When you’re doing aerial photography it requires a really fast shutter speed. It's essential to get good sharpness despite the movement and the vibration of the helicopter. The shutter speed should be greater than 1/2000. To do so you can use very large apertures since there is no need for depth of field in aerial photography and also a high ISO. If you’re shooting in Aperture or Shutter priority, the camera will often overexposed the image due to the dark background, specially when shooting birds eyes view. So you should probably underexposed your image by around 1 stop to get the correct exposure."




"Patience is very important in wildlife photography, but also perseverance. As a wildlife photographer, you’re gonna spend hours and hours in the bush, dreaming about "THE" shot. You may miss many shots before to get the one, but never give up. It takes an incredible amount of patience and persistence. A friend advised me a long time ago that it would take 10 years before anyone would even know my name and I think that that was an incredible lesson; to just enjoy the journey and take it one small step at a time.

Shooting as much as you can to develop your eye and establishing a strong portfolio. But every time you press the camera shutter ask yourself why you’re taking that specific picture. If there is no reason don't press it and enjoy the moment."

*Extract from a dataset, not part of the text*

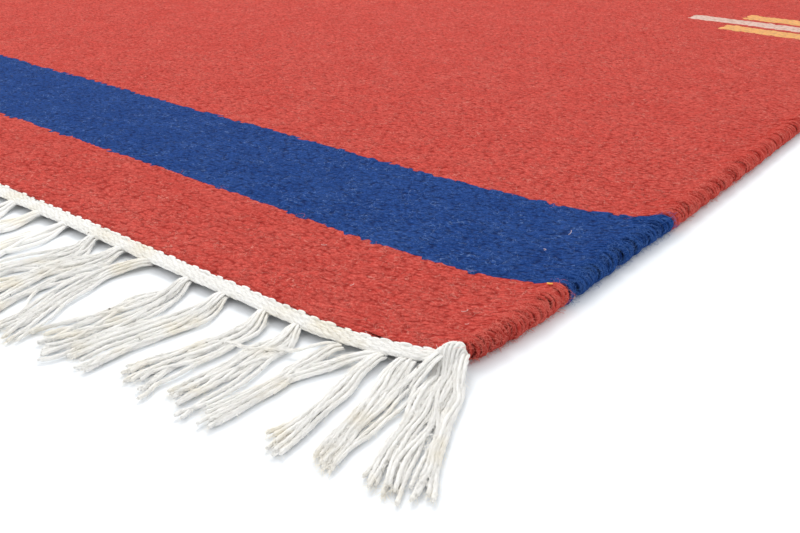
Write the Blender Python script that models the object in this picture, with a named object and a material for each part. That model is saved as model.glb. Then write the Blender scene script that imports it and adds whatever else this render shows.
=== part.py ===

"For me, the environment is as important as the wildlife itself. One cannot survive without the other. It’s a win-win situation. So, if we want to protect wildlife, we first need to protect its environment. To obtain these habitats in my photos I use two different options. I’m not a big fan of wide angle lenses for wildlife photography (although they can be very nice for ground images). If I want a wide shot I would prefer to get more distance on the subject and use a 70-200mm or even a 500mm. By doing so, I maintain natural behaviour and I’m not disturbing the animal. One also gets a more cinematic feeling/shot by playing with perspective - foreground, middle-ground and background."